Copy, character for character, the lines running from the one with "Model this object in build123d" to the one with "neck_setback = 20.3", ends included. Leave out every other line.

(Object modeling scripts)
----

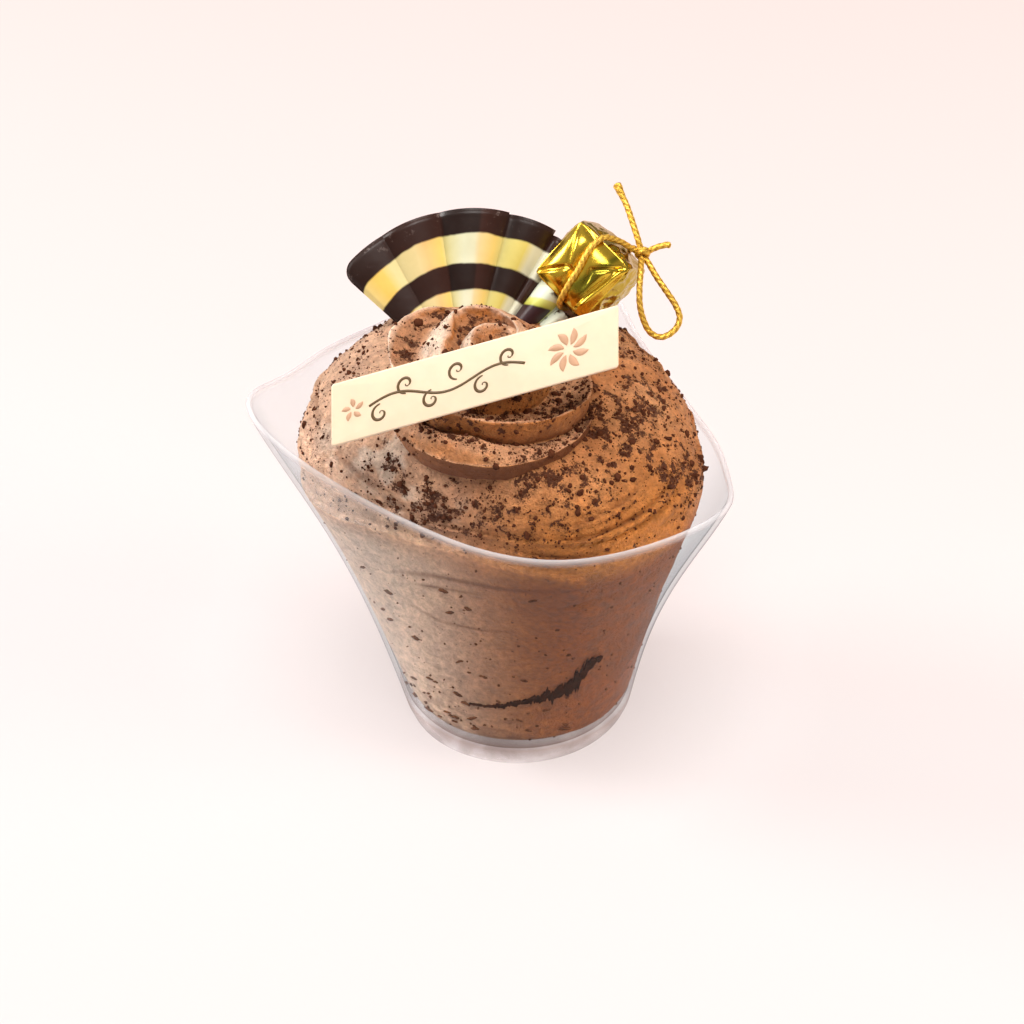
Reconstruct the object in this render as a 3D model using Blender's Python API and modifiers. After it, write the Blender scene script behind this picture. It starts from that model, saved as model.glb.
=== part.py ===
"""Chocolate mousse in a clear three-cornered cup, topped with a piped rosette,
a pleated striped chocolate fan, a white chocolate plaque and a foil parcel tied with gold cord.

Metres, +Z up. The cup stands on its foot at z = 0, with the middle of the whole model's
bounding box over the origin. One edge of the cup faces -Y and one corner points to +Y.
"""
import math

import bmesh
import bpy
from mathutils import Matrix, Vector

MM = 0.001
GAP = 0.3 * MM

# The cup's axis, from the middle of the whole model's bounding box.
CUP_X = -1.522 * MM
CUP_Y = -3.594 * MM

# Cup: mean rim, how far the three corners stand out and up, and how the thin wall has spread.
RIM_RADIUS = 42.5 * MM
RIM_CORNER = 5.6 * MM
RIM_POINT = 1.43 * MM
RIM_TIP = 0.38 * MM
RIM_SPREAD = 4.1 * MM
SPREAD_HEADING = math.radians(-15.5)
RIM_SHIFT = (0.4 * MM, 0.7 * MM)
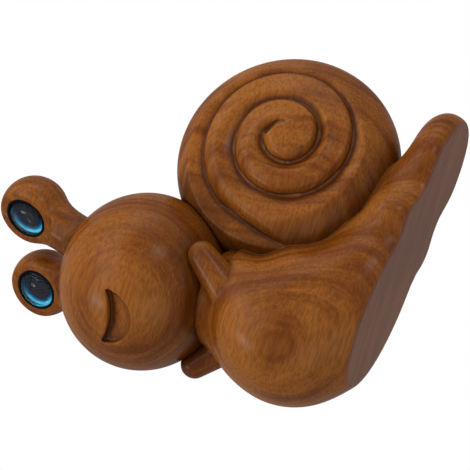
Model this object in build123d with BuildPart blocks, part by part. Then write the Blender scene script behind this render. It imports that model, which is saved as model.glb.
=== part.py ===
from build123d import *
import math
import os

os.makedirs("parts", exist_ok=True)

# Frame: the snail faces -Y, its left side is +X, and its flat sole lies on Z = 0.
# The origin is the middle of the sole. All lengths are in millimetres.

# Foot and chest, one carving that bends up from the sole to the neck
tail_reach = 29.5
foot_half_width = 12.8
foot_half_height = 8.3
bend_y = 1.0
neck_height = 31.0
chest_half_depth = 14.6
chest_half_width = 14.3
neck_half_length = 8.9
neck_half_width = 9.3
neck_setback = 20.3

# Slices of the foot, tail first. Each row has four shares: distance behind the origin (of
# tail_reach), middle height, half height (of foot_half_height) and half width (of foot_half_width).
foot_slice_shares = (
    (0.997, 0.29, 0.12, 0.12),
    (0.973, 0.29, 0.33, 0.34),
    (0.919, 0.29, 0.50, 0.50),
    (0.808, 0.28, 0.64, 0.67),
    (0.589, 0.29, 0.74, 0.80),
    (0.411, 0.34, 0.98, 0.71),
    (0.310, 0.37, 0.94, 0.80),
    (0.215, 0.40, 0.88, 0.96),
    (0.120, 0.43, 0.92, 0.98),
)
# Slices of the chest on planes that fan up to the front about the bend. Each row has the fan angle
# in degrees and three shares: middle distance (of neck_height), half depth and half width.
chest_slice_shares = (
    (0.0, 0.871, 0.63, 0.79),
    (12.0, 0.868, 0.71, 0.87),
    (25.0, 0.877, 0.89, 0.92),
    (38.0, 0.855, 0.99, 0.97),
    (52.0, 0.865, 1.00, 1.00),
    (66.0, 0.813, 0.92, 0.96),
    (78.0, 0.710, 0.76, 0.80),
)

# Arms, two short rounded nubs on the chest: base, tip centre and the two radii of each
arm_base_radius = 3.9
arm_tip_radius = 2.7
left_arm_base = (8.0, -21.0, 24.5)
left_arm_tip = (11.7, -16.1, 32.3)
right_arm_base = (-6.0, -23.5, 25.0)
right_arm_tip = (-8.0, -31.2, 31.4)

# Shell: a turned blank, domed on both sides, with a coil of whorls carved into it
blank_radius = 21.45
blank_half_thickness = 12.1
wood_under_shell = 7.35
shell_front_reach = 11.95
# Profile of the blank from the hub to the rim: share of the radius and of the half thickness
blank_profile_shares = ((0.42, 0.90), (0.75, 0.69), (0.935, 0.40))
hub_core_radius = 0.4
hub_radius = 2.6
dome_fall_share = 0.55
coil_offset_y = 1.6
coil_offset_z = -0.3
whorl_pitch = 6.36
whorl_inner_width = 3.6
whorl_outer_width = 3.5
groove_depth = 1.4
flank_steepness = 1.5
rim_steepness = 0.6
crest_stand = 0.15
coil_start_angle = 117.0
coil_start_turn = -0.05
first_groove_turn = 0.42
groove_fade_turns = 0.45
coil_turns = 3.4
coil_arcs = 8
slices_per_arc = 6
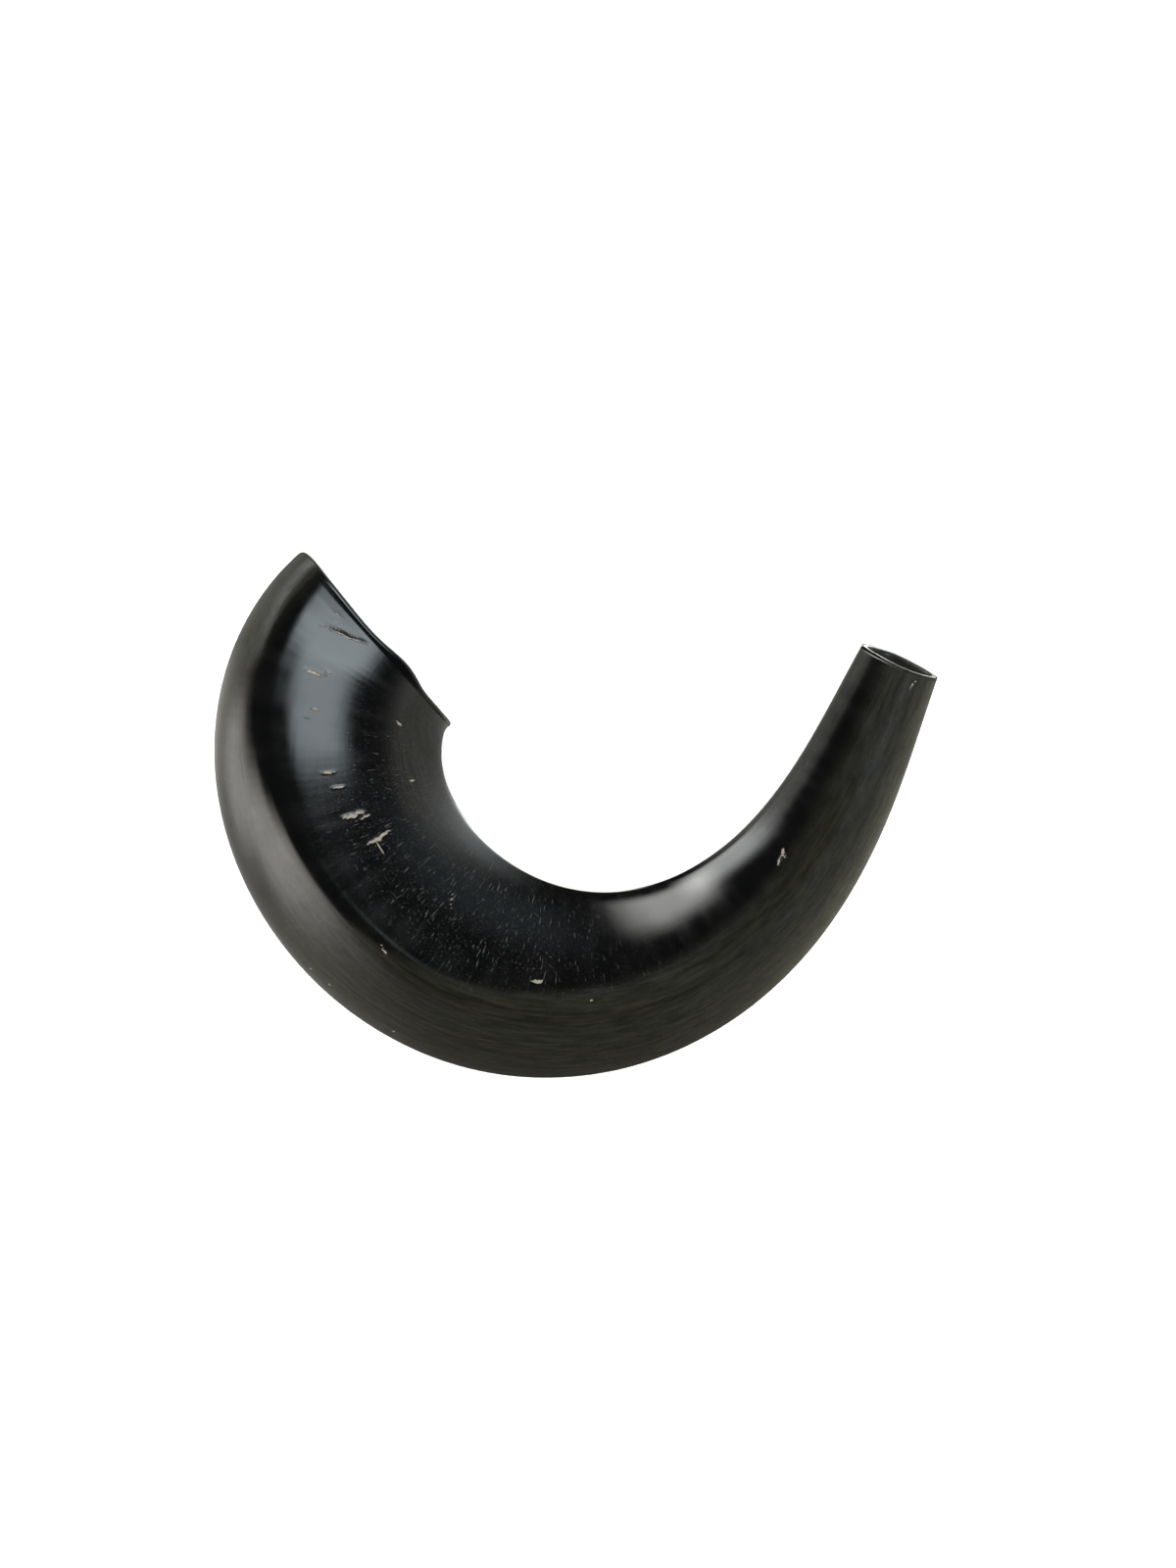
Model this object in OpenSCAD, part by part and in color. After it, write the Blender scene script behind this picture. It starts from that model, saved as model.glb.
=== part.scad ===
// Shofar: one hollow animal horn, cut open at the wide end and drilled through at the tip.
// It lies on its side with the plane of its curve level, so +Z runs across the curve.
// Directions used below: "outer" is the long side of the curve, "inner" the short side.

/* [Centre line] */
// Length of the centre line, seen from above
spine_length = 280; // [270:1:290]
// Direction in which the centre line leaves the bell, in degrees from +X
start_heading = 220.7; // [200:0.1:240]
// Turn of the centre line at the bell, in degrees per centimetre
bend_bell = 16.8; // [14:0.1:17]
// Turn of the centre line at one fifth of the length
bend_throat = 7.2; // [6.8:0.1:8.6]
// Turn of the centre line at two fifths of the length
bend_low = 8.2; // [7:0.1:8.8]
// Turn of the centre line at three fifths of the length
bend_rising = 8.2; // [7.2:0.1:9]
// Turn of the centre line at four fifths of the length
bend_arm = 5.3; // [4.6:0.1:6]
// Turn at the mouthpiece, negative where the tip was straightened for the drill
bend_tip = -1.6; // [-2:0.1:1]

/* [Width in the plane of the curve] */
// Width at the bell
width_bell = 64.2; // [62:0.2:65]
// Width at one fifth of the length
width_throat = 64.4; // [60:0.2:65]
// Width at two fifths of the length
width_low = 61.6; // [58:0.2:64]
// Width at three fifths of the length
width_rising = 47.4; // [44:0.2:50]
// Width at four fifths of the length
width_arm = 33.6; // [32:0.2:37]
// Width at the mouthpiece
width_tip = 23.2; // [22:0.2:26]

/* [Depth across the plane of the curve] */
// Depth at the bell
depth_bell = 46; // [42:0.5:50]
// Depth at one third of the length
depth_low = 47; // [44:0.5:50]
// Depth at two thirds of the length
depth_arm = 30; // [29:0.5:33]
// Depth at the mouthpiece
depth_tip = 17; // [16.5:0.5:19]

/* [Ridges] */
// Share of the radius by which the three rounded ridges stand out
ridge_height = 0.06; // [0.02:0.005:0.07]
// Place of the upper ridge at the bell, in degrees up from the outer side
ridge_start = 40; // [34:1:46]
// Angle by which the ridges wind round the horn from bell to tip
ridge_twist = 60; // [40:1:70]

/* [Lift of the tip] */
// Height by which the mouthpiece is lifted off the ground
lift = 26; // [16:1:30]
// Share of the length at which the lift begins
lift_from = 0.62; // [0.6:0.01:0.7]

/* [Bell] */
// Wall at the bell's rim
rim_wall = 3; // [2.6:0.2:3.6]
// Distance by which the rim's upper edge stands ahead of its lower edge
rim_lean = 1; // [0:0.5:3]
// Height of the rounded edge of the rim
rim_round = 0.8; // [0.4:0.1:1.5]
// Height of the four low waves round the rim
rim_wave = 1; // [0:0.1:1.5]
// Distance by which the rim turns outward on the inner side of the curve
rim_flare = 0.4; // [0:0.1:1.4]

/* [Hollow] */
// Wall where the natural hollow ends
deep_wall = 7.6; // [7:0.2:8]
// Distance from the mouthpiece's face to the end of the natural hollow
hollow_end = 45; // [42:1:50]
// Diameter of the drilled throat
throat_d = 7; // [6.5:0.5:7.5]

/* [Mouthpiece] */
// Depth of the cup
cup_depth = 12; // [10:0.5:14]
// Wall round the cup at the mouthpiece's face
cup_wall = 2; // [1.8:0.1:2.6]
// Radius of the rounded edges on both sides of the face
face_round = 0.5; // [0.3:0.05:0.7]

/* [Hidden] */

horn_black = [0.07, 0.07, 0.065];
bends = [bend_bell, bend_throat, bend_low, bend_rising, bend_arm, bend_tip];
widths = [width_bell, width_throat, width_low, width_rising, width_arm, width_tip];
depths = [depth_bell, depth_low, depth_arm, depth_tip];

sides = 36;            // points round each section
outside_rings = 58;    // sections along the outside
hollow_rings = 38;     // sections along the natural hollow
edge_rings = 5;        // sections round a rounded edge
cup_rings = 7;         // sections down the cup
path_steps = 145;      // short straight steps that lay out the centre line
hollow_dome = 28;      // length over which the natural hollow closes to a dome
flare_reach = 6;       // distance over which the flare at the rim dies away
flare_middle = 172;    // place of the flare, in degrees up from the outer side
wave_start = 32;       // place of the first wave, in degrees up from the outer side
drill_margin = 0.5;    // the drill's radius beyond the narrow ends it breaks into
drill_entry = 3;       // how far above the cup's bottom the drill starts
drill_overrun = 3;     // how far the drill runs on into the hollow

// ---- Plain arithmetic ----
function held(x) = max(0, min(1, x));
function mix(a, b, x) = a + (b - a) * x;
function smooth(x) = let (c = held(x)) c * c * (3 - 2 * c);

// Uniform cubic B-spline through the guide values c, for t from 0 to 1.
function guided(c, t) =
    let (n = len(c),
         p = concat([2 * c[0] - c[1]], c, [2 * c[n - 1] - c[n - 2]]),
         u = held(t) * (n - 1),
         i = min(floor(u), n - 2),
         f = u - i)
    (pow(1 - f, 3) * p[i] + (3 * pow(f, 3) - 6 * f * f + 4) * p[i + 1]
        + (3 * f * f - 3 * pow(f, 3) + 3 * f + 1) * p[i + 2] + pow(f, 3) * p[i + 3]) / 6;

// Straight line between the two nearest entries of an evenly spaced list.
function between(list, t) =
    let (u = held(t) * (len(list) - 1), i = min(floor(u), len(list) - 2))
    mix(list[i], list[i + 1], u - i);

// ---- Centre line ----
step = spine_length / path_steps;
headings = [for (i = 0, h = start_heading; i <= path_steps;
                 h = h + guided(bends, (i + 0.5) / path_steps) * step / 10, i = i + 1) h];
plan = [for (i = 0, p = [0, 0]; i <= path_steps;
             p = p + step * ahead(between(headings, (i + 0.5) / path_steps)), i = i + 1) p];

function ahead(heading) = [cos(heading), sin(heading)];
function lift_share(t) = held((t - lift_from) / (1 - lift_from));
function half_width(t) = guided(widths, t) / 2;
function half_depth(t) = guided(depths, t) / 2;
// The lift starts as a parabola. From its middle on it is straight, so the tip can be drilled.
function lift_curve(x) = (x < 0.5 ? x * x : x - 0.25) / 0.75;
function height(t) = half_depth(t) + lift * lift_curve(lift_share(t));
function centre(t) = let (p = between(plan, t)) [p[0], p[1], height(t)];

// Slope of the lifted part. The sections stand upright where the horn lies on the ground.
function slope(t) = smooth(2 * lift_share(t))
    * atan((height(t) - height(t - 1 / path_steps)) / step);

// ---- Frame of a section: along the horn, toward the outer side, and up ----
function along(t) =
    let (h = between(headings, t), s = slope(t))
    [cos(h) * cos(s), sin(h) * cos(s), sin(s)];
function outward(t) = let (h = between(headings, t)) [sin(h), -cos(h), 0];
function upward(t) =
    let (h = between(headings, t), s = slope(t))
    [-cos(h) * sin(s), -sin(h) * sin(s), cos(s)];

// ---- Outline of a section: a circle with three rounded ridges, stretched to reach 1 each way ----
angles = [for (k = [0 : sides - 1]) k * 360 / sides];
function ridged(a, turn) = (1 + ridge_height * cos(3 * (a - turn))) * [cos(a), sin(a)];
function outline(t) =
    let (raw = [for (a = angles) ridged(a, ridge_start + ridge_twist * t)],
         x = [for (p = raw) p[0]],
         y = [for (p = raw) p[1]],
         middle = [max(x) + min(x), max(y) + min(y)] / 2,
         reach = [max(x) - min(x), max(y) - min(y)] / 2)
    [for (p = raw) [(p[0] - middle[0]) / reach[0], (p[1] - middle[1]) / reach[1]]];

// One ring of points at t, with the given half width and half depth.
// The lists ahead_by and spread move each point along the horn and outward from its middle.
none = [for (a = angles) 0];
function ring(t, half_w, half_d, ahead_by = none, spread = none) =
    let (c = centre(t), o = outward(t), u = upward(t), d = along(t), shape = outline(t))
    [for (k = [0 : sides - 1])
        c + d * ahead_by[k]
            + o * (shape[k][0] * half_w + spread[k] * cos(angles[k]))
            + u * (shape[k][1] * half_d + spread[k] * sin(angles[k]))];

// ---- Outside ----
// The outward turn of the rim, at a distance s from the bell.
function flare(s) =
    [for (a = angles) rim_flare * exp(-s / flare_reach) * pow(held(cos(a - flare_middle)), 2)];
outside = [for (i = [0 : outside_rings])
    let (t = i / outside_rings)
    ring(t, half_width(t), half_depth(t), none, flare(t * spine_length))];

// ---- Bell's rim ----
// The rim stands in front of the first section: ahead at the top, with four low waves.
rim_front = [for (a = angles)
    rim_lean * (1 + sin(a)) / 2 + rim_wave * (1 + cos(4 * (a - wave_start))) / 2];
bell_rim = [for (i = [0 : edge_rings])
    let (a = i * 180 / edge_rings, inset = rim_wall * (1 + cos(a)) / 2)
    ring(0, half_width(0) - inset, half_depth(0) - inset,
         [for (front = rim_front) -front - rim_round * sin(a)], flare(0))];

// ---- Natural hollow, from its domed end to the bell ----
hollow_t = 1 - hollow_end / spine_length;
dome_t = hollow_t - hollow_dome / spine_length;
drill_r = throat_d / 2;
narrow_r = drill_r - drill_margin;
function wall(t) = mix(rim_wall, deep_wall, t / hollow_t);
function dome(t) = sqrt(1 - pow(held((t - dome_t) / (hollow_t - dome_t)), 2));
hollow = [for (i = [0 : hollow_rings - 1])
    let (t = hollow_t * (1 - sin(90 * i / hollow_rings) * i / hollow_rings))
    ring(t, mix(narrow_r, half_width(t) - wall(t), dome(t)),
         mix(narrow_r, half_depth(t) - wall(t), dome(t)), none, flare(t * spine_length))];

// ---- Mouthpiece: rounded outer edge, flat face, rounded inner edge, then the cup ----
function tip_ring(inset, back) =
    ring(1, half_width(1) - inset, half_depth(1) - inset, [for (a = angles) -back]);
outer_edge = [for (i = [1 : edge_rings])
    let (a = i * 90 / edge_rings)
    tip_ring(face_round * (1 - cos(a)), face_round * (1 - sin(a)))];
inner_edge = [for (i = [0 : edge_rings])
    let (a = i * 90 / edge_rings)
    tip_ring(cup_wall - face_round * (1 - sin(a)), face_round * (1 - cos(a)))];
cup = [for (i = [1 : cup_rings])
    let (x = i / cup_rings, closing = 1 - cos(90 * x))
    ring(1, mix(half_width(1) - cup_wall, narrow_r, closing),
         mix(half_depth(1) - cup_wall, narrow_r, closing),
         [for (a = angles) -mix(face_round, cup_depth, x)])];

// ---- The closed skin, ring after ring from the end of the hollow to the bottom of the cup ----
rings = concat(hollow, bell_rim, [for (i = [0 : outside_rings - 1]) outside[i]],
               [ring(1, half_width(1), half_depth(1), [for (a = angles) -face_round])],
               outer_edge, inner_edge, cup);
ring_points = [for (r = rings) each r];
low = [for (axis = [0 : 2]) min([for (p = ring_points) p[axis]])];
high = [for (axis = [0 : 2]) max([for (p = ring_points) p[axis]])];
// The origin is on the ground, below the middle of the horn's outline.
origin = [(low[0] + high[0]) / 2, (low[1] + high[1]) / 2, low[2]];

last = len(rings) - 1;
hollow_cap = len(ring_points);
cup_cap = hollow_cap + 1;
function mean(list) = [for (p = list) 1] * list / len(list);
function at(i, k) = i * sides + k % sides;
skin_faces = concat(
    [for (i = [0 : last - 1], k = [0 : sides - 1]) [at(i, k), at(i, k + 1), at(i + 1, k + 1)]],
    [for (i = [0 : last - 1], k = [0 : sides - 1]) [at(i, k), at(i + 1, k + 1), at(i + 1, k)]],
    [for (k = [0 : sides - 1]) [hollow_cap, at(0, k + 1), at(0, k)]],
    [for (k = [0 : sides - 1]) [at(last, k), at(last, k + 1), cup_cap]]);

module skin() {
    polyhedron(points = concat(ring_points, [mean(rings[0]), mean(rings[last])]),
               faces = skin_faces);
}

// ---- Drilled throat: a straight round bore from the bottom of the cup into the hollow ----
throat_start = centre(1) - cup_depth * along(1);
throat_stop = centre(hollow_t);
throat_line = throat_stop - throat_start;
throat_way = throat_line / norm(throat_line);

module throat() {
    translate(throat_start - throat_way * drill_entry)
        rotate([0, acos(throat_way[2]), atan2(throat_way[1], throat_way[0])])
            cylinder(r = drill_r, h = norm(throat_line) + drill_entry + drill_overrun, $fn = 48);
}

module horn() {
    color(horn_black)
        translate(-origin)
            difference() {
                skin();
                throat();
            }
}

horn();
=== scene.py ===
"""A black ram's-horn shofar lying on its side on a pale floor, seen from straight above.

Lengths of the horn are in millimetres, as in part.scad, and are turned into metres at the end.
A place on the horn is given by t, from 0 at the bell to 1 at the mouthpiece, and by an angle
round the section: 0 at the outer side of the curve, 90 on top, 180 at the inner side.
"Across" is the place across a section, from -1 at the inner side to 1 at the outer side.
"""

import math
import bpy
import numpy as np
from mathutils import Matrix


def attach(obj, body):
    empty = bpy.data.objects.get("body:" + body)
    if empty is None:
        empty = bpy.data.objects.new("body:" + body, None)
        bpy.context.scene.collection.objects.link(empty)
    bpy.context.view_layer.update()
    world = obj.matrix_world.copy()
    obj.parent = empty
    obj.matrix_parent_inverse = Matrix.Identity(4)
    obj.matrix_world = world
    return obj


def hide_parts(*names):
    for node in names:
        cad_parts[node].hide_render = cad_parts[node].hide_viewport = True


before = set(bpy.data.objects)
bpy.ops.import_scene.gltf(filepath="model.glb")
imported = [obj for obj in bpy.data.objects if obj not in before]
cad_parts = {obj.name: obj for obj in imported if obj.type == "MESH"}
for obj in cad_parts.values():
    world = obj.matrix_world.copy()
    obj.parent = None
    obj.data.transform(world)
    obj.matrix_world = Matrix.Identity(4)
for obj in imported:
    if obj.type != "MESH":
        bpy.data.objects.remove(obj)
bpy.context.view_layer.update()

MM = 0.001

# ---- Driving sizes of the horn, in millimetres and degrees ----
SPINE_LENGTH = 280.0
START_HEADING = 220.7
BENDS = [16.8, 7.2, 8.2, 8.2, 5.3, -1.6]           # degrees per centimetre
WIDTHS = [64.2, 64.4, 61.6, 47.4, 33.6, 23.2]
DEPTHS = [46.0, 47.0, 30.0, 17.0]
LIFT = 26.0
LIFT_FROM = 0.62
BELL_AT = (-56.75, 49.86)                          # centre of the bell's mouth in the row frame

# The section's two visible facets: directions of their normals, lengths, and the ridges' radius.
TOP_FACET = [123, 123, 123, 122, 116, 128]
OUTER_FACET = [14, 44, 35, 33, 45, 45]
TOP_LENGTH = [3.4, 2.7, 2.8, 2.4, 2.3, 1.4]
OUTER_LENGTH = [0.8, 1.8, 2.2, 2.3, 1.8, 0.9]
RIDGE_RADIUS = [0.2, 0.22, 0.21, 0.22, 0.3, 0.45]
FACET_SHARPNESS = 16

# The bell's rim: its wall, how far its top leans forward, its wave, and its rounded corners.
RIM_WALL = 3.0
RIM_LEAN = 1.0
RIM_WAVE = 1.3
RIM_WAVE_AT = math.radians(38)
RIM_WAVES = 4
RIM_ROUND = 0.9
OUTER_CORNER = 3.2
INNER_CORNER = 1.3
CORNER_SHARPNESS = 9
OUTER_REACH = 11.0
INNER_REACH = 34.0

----

## [Correct output]
Model this object in build123d with BuildPart blocks, part by part. Then write the Blender scene script behind this render. It imports that model, which is saved as model.glb.
=== part.py ===
from build123d import *
import math
import os

os.makedirs("parts", exist_ok=True)

# Frame: the snail faces -Y, its left side is +X, and its flat sole lies on Z = 0.
# The origin is the middle of the sole. All lengths are in millimetres.

# Foot and chest, one carving that bends up from the sole to the neck
tail_reach = 29.5
foot_half_width = 12.8
foot_half_height = 8.3
bend_y = 1.0
neck_height = 31.0
chest_half_depth = 14.6
chest_half_width = 14.3
neck_half_length = 8.9
neck_half_width = 9.3
neck_setback = 20.3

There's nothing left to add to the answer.